### Stated task
Word for word, restate every line of the listing that follows.

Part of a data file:
● ● ● ●

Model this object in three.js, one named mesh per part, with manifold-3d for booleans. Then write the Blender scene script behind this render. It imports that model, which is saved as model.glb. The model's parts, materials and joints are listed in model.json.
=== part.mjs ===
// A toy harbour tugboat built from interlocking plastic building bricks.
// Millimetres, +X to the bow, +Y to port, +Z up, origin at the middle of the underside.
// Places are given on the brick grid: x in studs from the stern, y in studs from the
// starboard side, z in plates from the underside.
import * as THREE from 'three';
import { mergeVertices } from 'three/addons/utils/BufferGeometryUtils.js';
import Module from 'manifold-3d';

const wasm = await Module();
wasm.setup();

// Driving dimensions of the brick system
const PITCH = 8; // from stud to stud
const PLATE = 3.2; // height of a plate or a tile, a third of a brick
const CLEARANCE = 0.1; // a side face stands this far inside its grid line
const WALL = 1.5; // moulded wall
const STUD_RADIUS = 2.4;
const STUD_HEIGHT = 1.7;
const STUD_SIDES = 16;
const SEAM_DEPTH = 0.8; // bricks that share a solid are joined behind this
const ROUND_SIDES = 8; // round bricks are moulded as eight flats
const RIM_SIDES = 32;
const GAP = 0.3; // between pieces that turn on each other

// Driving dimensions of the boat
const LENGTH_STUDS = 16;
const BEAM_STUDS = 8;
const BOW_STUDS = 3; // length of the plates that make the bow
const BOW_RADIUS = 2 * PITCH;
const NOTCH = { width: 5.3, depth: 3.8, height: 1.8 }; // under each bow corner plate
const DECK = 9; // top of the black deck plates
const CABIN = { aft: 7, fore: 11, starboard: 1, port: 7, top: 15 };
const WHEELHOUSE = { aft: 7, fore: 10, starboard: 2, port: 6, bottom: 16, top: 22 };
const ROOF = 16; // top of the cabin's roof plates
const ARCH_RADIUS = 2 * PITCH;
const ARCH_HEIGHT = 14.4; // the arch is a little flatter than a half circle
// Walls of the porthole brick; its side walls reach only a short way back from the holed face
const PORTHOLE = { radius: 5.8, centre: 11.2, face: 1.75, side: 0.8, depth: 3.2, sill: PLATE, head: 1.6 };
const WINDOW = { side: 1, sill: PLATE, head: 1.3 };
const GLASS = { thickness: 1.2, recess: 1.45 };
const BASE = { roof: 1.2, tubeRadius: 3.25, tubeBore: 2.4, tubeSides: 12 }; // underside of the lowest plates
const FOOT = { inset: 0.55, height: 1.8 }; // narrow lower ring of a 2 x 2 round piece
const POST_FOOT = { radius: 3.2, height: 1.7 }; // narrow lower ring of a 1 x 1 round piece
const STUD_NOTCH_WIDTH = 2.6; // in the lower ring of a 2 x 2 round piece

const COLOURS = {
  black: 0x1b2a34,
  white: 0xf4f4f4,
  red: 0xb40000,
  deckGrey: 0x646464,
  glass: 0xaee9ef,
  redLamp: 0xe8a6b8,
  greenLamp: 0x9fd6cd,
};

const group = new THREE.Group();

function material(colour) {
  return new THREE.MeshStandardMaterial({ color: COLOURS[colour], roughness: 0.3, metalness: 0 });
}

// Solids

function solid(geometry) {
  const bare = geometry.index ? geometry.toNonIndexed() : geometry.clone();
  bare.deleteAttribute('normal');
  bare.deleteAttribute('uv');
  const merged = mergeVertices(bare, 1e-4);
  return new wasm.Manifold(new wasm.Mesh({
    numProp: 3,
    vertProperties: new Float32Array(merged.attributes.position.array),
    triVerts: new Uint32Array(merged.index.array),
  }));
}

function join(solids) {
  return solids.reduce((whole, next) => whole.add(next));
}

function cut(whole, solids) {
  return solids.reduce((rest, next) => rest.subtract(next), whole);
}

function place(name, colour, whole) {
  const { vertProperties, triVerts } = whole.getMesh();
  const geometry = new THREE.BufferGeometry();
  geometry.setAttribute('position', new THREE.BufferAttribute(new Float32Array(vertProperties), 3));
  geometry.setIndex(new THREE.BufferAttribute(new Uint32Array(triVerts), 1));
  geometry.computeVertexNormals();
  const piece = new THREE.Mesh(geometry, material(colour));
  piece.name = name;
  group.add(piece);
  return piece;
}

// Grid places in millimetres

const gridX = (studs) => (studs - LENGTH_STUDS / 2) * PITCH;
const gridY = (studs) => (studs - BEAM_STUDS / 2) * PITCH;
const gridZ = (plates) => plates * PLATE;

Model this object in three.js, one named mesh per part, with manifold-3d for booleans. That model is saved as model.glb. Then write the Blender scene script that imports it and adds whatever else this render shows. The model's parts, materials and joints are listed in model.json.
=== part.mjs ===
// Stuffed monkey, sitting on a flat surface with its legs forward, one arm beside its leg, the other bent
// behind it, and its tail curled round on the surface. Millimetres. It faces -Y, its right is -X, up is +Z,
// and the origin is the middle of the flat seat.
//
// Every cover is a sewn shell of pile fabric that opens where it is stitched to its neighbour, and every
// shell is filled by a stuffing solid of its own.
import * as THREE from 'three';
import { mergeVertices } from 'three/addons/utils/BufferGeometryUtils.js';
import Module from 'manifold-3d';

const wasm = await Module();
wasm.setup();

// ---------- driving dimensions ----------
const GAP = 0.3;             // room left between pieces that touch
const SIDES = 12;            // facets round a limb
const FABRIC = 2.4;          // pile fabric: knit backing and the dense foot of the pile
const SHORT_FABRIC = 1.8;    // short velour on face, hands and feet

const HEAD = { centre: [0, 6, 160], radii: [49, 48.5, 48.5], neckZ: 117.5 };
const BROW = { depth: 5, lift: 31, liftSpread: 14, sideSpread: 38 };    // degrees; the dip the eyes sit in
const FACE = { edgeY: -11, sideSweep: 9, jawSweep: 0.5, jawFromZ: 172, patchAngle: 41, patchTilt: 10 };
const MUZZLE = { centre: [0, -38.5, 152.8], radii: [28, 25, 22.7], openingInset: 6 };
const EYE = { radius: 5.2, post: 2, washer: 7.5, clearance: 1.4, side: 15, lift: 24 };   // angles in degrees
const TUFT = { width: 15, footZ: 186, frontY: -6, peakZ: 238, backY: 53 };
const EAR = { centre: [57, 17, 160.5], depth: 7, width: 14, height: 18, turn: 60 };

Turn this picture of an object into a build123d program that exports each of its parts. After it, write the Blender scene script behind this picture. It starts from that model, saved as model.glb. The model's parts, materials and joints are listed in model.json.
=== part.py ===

● ● ● ●

### Solution below
Model this object in three.js, one named mesh per part, with manifold-3d for booleans. Then write the Blender scene script behind this render. It imports that model, which is saved as model.glb. The model's parts, materials and joints are listed in model.json.
=== part.mjs ===
// A toy harbour tugboat built from interlocking plastic building bricks.
// Millimetres, +X to the bow, +Y to port, +Z up, origin at the middle of the underside.
// Places are given on the brick grid: x in studs from the stern, y in studs from the
// starboard side, z in plates from the underside.
import * as THREE from 'three';
import { mergeVertices } from 'three/addons/utils/BufferGeometryUtils.js';
import Module from 'manifold-3d';

const wasm = await Module();
wasm.setup();

// Driving dimensions of the brick system
const PITCH = 8; // from stud to stud
const PLATE = 3.2; // height of a plate or a tile, a third of a brick
const CLEARANCE = 0.1; // a side face stands this far inside its grid line
const WALL = 1.5; // moulded wall
const STUD_RADIUS = 2.4;
const STUD_HEIGHT = 1.7;
const STUD_SIDES = 16;
const SEAM_DEPTH = 0.8; // bricks that share a solid are joined behind this
const ROUND_SIDES = 8; // round bricks are moulded as eight flats
const RIM_SIDES = 32;
const GAP = 0.3; // between pieces that turn on each other

// Driving dimensions of the boat
const LENGTH_STUDS = 16;
const BEAM_STUDS = 8;
const BOW_STUDS = 3; // length of the plates that make the bow
const BOW_RADIUS = 2 * PITCH;
const NOTCH = { width: 5.3, depth: 3.8, height: 1.8 }; // under each bow corner plate
const DECK = 9; // top of the black deck plates
const CABIN = { aft: 7, fore: 11, starboard: 1, port: 7, top: 15 };
const WHEELHOUSE = { aft: 7, fore: 10, starboard: 2, port: 6, bottom: 16, top: 22 };
const ROOF = 16; // top of the cabin's roof plates
const ARCH_RADIUS = 2 * PITCH;
const ARCH_HEIGHT = 14.4; // the arch is a little flatter than a half circle
// Walls of the porthole brick; its side walls reach only a short way back from the holed face
const PORTHOLE = { radius: 5.8, centre: 11.2, face: 1.75, side: 0.8, depth: 3.2, sill: PLATE, head: 1.6 };
const WINDOW = { side: 1, sill: PLATE, head: 1.3 };
const GLASS = { thickness: 1.2, recess: 1.45 };
const BASE = { roof: 1.2, tubeRadius: 3.25, tubeBore: 2.4, tubeSides: 12 }; // underside of the lowest plates
const FOOT = { inset: 0.55, height: 1.8 }; // narrow lower ring of a 2 x 2 round piece
const POST_FOOT = { radius: 3.2, height: 1.7 }; // narrow lower ring of a 1 x 1 round piece
const STUD_NOTCH_WIDTH = 2.6; // in the lower ring of a 2 x 2 round piece

const COLOURS = {
  black: 0x1b2a34,
  white: 0xf4f4f4,
  red: 0xb40000,
  deckGrey: 0x646464,
  glass: 0xaee9ef,
  redLamp: 0xe8a6b8,
  greenLamp: 0x9fd6cd,
};

const group = new THREE.Group();

function material(colour) {
  return new THREE.MeshStandardMaterial({ color: COLOURS[colour], roughness: 0.3, metalness: 0 });
}

// Solids

function solid(geometry) {
  const bare = geometry.index ? geometry.toNonIndexed() : geometry.clone();
  bare.deleteAttribute('normal');
  bare.deleteAttribute('uv');
  const merged = mergeVertices(bare, 1e-4);
  return new wasm.Manifold(new wasm.Mesh({
    numProp: 3,
    vertProperties: new Float32Array(merged.attributes.position.array),
    triVerts: new Uint32Array(merged.index.array),
  }));
}

function join(solids) {
  return solids.reduce((whole, next) => whole.add(next));
}

function cut(whole, solids) {
  return solids.reduce((rest, next) => rest.subtract(next), whole);
}

function place(name, colour, whole) {
  const { vertProperties, triVerts } = whole.getMesh();
  const geometry = new THREE.BufferGeometry();
  geometry.setAttribute('position', new THREE.BufferAttribute(new Float32Array(vertProperties), 3));
  geometry.setIndex(new THREE.BufferAttribute(new Uint32Array(triVerts), 1));
  geometry.computeVertexNormals();
  const piece = new THREE.Mesh(geometry, material(colour));
  piece.name = name;
  group.add(piece);
  return piece;
}

// Grid places in millimetres

const gridX = (studs) => (studs - LENGTH_STUDS / 2) * PITCH;
const gridY = (studs) => (studs - BEAM_STUDS / 2) * PITCH;
const gridZ = (plates) => plates * PLATE;

Model this object in three.js, one named mesh per part, with manifold-3d for booleans. That model is saved as model.glb. Then write the Blender scene script that imports it and adds whatever else this render shows. The model's parts, materials and joints are listed in model.json.
=== part.mjs ===
// Stuffed monkey, sitting on a flat surface with its legs forward, one arm beside its leg, the other bent
// behind it, and its tail curled round on the surface. Millimetres. It faces -Y, its right is -X, up is +Z,
// and the origin is the middle of the flat seat.
//
// Every cover is a sewn shell of pile fabric that opens where it is stitched to its neighbour, and every
// shell is filled by a stuffing solid of its own.
import * as THREE from 'three';
import { mergeVertices } from 'three/addons/utils/BufferGeometryUtils.js';
import Module from 'manifold-3d';

const wasm = await Module();
wasm.setup();

// ---------- driving dimensions ----------
const GAP = 0.3;             // room left between pieces that touch
const SIDES = 12;            // facets round a limb
const FABRIC = 2.4;          // pile fabric: knit backing and the dense foot of the pile
const SHORT_FABRIC = 1.8;    // short velour on face, hands and feet

const HEAD = { centre: [0, 6, 160], radii: [49, 48.5, 48.5], neckZ: 117.5 };
const BROW = { depth: 5, lift: 31, liftSpread: 14, sideSpread: 38 };    // degrees; the dip the eyes sit in
const FACE = { edgeY: -11, sideSweep: 9, jawSweep: 0.5, jawFromZ: 172, patchAngle: 41, patchTilt: 10 };
const MUZZLE = { centre: [0, -38.5, 152.8], radii: [28, 25, 22.7], openingInset: 6 };
const EYE = { radius: 5.2, post: 2, washer: 7.5, clearance: 1.4, side: 15, lift: 24 };   // angles in degrees
const TUFT = { width: 15, footZ: 186, frontY: -6, peakZ: 238, backY: 53 };
const EAR = { centre: [57, 17, 160.5], depth: 7, width: 14, height: 18, turn: 60 };

Turn this picture of an object into a build123d program that exports each of its parts. After it, write the Blender scene script behind this picture. It starts from that model, saved as model.glb. The model's parts, materials and joints are listed in model.json.
=== part.py ===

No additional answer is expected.